My husband and I picked up this book after a good review by Marvin Olasky, editor of World Magazine. I read the first fifty pages, intrigued, while I sat at our school book fair waiting for children to bring money to exchange for books. Then my husband took it over.

Intense and disturbing. That’s all he would say as he read. Intense and disturbing.

“But was it worth it?” I asked when he finished (he read three straight hours on Saturday.) I asked this for a reason—a reason like Cold Mountain, where I labored on and on only to hate the ending and want to chuck the book across the room. He considered his answer for a moment. “Yes, it was worth it.”

So I began, fifty pages in already.

This is a beautifully written book about a time too close to be remembered (the late seventies, early eighties) in a place far away (Afghanistan.) The words, the images, while definitely intense and disturbing in places, took me into a place I’d never been, never imagined I wanted to go, into a culture I knew nothing about. It is a story woven over a span of thirty-five years with unforgettable, real characters, in spite of their unfamiliar location.

The relationships between Amir and his father and their servants, Hassan and his father, Ali, intermingle with bitter and sweet, with truth and lies. Among life and death, wins and losses, normal days and extraordinary ones, Amir must deal with the choices he has made. They shape his life and his relationships. In the end, they define who he is. The story takes unexpected twists and turns and leads to a bittersweet but satisfying ending.  
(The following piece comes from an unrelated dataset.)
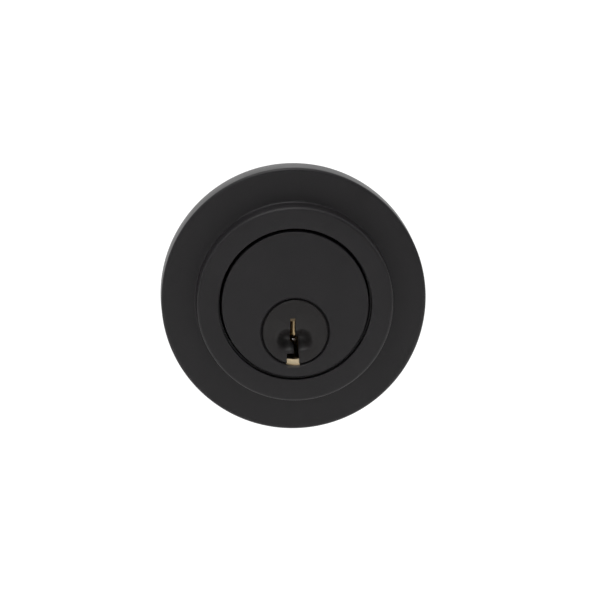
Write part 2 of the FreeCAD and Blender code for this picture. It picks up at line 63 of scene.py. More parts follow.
roseLow, roseHigh = (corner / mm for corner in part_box("exterior_rose"))
doorLow = roseHigh.y
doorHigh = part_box("mounting_plate")[0].y / mm
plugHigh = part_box("plug")[1] / mm
turnLow, turnHigh = (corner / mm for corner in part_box("thumbturn_knob"))
joints = {joint["name"]: joint for joint in frame["joints"]}
axisZ = joints["plug_turn"]["pos_m"][2] / mm  # plug, tailpiece, cam and thumbturn turn on it
boltY = joints["cam_turn"]["pos_m"][1] / mm
frontY = roseLow.y
axisAt = (0.0, axisZ)


# shapes: all take millimetres and give an object at the origin

def newObject(name, mesh):
    piece = bpy.data.objects.new(name, mesh)
    bpy.context.scene.collection.objects.link(piece)
    return piece


def meshFrom(name, points, faces):
    mesh = bpy.data.meshes.new(name)
    mesh.from_pydata([Vector(point) * mm for point in points], [], faces)
    mesh.validate()
    return newObject(name, mesh)


def tidy(piece, angle=32.0, merge=0.0005):
    shape = bmesh.new()
    shape.from_mesh(piece.data)
    bmesh.ops.remove_doubles(shape, verts=shape.verts, dist=merge * mm)
    bmesh.ops.recalc_face_normals(shape, faces=shape.faces)
    shape.to_mesh(piece.data)
    shape.free()
    piece.data.shade_smooth()
    piece.data.set_sharp_from_angle(angle=math.radians(angle))
    return piece


def rounded(corners, steps=4, closed=True):
    outline = []
    count = len(corners)
    for index, corner in enumerate(corners):
        here = Vector(corner[:2])
        radius = corner[2] if len(corner) > 2 else 0.0
        atEnd = not closed and index in (0, count - 1)
        if radius == 0 or atEnd:
            outline.append(here)
            continue
        back = Vector(corners[index - 1][:2]) - here
        ahead = Vector(corners[(index + 1) % count][:2]) - here
        half = back.angle(ahead) / 2
        cut = min(radius / math.tan(half), back.length * 0.49, ahead.length * 0.49)
        radius = cut * math.tan(half)
        middle = here + (back.normalized() + ahead.normalized()).normalized() * (radius / math.sin(half))
        first = here + back.normalized() * cut - middle
        last = here + ahead.normalized() * cut - middle
        sweep = first.angle(last)
        for step in range(steps + 1):
            share = step / steps
            turned = first * math.sin((1 - share) * sweep) + last * math.sin(share * sweep)
            outline.append(middle + turned / math.sin(sweep))
    return outline


def lathe(name, corners, centre=(0.0, 0.0), steps=144, roundSteps=4):
    # corners are (radius, y, corner radius), turned about a line along Y
    profile = rounded(corners, roundSteps)
    points = []
    faces = []
    rows = len(profile)
    for step in range(steps):
        angle = math.tau * step / steps
        for radius, y in profile:
            points.append((centre[0] + radius * math.cos(angle), y, centre[1] + radius * math.sin(angle)))
    for step in range(steps):
        ahead = (step + 1) % steps
        for row in range(rows):
            up = (row + 1) % rows
            if max(profile[row][0], profile[up][0]) < 1e-6:
                continue
            faces.append((step * rows + row, step * rows + up, ahead * rows + up, ahead * rows + row))
    return tidy(meshFrom(name, points, faces))


def slab(name, outline, low, high, axis="Y", bevel=0.0, bevelSteps=3):
    # outline is a list of (a, b) corners in the plane across the axis
    place = {
        "X": lambda a, b, h: (h, a, b),
        "Y": lambda a, b, h: (a, h, b),
        "Z": lambda a, b, h: (a, b, h),
    }[axis]
    count = len(outline)
    points = [place(a, b, low) for a, b in outline] + [place(a, b, high) for a, b in outline]
    faces = [tuple(range(count)), tuple(range(2 * count - 1, count - 1, -1))]
    for index in range(count):
        ahead = (index + 1) % count
        faces.append((index, ahead, count + ahead, count + index))
    piece = tidy(meshFrom(name, points, faces))
    if bevel:
        soften(piece, bevel, bevelSteps)
    return piece


def soften(piece, width, steps=3, angle=40.0):
    edge = piece.modifiers.new("edge", "BEVEL")
    edge.width = width * mm
    edge.segments = steps
    edge.limit_method = "ANGLE"
    edge.angle_limit = math.radians(angle)
    applied(piece)
    return tidy(piece)


def applied(piece):
    graph = bpy.context.evaluated_depsgraph_get()
    mesh = bpy.data.meshes.new_from_object(piece.evaluated_get(graph))
    piece.modifiers.clear()
    piece.data = mesh
    return piece


def combine(piece, tool, way="DIFFERENCE"):
    step = piece.modifiers.new("combine", "BOOLEAN")
    step.operation = way
    step.solver = "EXACT"
    step.object = tool
    bpy.context.view_layer.update()
    applied(piece)
    bpy.data.objects.remove(tool)
    return tidy(piece)


def skin(name, points, rows, around, angle=32.0, ends=True, merge=0.0005):
    # rows of points that close on themselves, joined by quads, with or without end faces
    faces = []
    for row in range(rows - 1):
        first = row * around
        for step in range(around):
            ahead = (step + 1) % around
            faces.append((first + step, first + ahead, first + around + ahead, first + around + step))
    if ends:
        faces.append(tuple(range(around)))
        faces.append(tuple(range((rows - 1) * around, rows * around)))
    return tidy(meshFrom(name, points, faces), angle, merge)


def ring(name, inner, outer, low, high, edges=(0.0, 0.0, 0.0, 0.0), centre=(0.0, 0.0), steps=96):
    # edges are the roundings at inner low, outer low, outer high and inner high
    corners = zip(((inner, low), (outer, low), (outer, high), (inner, high)), edges)
    return lathe(name, [corner + (edge,) for corner, edge in corners], centre, steps)


def peg(name, radius, low, high, axis="Y", place=(0.0, 0.0), steps=64, edge=0.0):
    # a plain round bar; place is its two other coordinates in X, Y, Z order
    corners = [(0, low), (radius, low, edge), (radius, high, edge), (0, high)]
    if axis == "Y":
        return lathe(name, corners, place, steps)
    piece = lathe(name, corners, steps=steps)
    if axis == "X":
        return laid(piece, "+X", (0, *place))
    return laid(piece, "+Z", (*place, 0))


def bored(piece, radius, low, high, axis, place, steps=64):
    return combine(piece, peg("hole", radius, low, high, axis, place, steps))


def laid(piece, way, place=(0.0, 0.0, 0.0)):
    # a piece made along +Y is turned to point another way and moved to its place
    turns = {"+Y": (0, "Z"), "-Y": (180, "Z"), "+X": (-90, "Z"), "-X": (90, "Z"), "+Z": (90, "X")}
    angle, axis = turns[way]
    piece.data.transform(Matrix.Rotation(math.radians(angle), 4, axis))
    piece.data.transform(Matrix.Translation(Vector(place) * mm))
    return piece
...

It is an intense and disturbing book in that it shows the depravity of our hearts, but it also shows our capacity for forgiveness. It made me consider my actions, why I make the choices I make. I wept, not only for Amir and his life, but for the regrets I harbor in my own, as well. The only flaw here is that the forgiveness and redemption do not flow from their only true source: Christ.

But The Kite Runner was a beautiful, haunting read. One I don’t think I’ll ever forget.